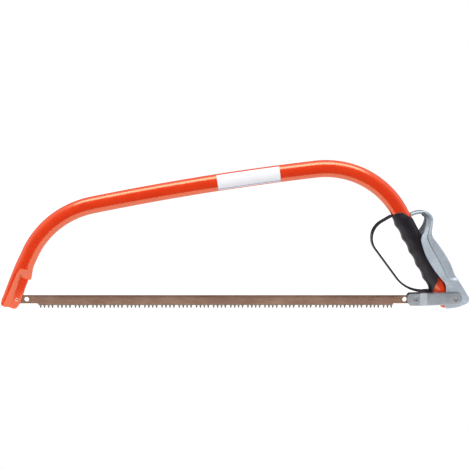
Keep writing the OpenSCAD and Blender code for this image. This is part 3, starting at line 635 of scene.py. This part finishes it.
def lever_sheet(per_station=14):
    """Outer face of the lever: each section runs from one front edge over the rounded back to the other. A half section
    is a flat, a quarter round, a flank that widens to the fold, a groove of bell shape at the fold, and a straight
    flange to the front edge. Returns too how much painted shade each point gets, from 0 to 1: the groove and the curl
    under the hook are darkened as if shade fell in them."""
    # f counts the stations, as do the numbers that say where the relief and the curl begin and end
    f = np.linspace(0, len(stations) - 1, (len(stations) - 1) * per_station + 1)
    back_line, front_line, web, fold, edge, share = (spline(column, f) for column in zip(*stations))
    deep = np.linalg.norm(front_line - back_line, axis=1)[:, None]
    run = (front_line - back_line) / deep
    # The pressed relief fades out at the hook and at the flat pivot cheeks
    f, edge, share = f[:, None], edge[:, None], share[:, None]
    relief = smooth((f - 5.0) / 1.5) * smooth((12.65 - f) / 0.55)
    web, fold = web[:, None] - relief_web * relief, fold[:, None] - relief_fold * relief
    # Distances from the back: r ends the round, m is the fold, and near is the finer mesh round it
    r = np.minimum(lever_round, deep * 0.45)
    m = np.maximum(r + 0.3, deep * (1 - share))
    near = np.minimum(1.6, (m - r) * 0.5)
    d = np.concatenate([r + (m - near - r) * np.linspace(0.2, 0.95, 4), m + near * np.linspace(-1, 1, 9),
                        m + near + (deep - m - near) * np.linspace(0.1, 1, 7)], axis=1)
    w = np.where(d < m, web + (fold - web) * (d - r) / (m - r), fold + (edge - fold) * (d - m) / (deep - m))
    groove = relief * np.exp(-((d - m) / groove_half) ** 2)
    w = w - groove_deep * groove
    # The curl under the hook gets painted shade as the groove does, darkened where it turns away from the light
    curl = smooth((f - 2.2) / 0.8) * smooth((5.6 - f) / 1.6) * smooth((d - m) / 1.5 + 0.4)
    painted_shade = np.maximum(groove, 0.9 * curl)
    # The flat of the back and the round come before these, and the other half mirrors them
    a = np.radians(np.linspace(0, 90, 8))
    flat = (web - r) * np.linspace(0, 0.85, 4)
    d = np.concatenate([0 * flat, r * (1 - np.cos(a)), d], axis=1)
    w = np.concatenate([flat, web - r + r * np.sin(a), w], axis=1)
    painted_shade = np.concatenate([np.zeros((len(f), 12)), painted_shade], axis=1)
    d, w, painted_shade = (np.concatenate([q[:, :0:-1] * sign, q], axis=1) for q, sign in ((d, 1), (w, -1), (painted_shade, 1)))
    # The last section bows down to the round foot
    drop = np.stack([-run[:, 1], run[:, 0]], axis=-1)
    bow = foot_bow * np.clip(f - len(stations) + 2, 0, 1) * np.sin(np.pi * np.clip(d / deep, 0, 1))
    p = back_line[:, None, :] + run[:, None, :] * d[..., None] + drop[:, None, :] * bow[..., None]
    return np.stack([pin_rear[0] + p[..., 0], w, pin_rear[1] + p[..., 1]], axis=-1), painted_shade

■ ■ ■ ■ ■

**TASK DIRECTIONS**:
Output all of the data above without any alteration.

**WRITTEN SOLUTION**:
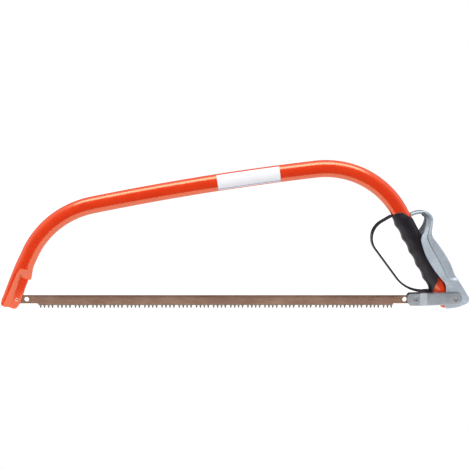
Keep writing the OpenSCAD and Blender code for this image. This is part 3, starting at line 635 of scene.py. This part finishes it.
def lever_sheet(per_station=14):
    """Outer face of the lever: each section runs from one front edge over the rounded back to the other. A half section
    is a flat, a quarter round, a flank that widens to the fold, a groove of bell shape at the fold, and a straight
    flange to the front edge. Returns too how much painted shade each point gets, from 0 to 1: the groove and the curl
    under the hook are darkened as if shade fell in them."""
    # f counts the stations, as do the numbers that say where the relief and the curl begin and end
    f = np.linspace(0, len(stations) - 1, (len(stations) - 1) * per_station + 1)
    back_line, front_line, web, fold, edge, share = (spline(column, f) for column in zip(*stations))
    deep = np.linalg.norm(front_line - back_line, axis=1)[:, None]
    run = (front_line - back_line) / deep
    # The pressed relief fades out at the hook and at the flat pivot cheeks
    f, edge, share = f[:, None], edge[:, None], share[:, None]
    relief = smooth((f - 5.0) / 1.5) * smooth((12.65 - f) / 0.55)
    web, fold = web[:, None] - relief_web * relief, fold[:, None] - relief_fold * relief
    # Distances from the back: r ends the round, m is the fold, and near is the finer mesh round it
    r = np.minimum(lever_round, deep * 0.45)
    m = np.maximum(r + 0.3, deep * (1 - share))
    near = np.minimum(1.6, (m - r) * 0.5)
    d = np.concatenate([r + (m - near - r) * np.linspace(0.2, 0.95, 4), m + near * np.linspace(-1, 1, 9),
                        m + near + (deep - m - near) * np.linspace(0.1, 1, 7)], axis=1)
    w = np.where(d < m, web + (fold - web) * (d - r) / (m - r), fold + (edge - fold) * (d - m) / (deep - m))
    groove = relief * np.exp(-((d - m) / groove_half) ** 2)
    w = w - groove_deep * groove
    # The curl under the hook gets painted shade as the groove does, darkened where it turns away from the light
    curl = smooth((f - 2.2) / 0.8) * smooth((5.6 - f) / 1.6) * smooth((d - m) / 1.5 + 0.4)
    painted_shade = np.maximum(groove, 0.9 * curl)
    # The flat of the back and the round come before these, and the other half mirrors them
    a = np.radians(np.linspace(0, 90, 8))
    flat = (web - r) * np.linspace(0, 0.85, 4)
    d = np.concatenate([0 * flat, r * (1 - np.cos(a)), d], axis=1)
    w = np.concatenate([flat, web - r + r * np.sin(a), w], axis=1)
    painted_shade = np.concatenate([np.zeros((len(f), 12)), painted_shade], axis=1)
    d, w, painted_shade = (np.concatenate([q[:, :0:-1] * sign, q], axis=1) for q, sign in ((d, 1), (w, -1), (painted_shade, 1)))
    # The last section bows down to the round foot
    drop = np.stack([-run[:, 1], run[:, 0]], axis=-1)
    bow = foot_bow * np.clip(f - len(stations) + 2, 0, 1) * np.sin(np.pi * np.clip(d / deep, 0, 1))
    p = back_line[:, None, :] + run[:, None, :] * d[..., None] + drop[:, None, :] * bow[..., None]
    return np.stack([pin_rear[0] + p[..., 0], w, pin_rear[1] + p[..., 1]], axis=-1), painted_shade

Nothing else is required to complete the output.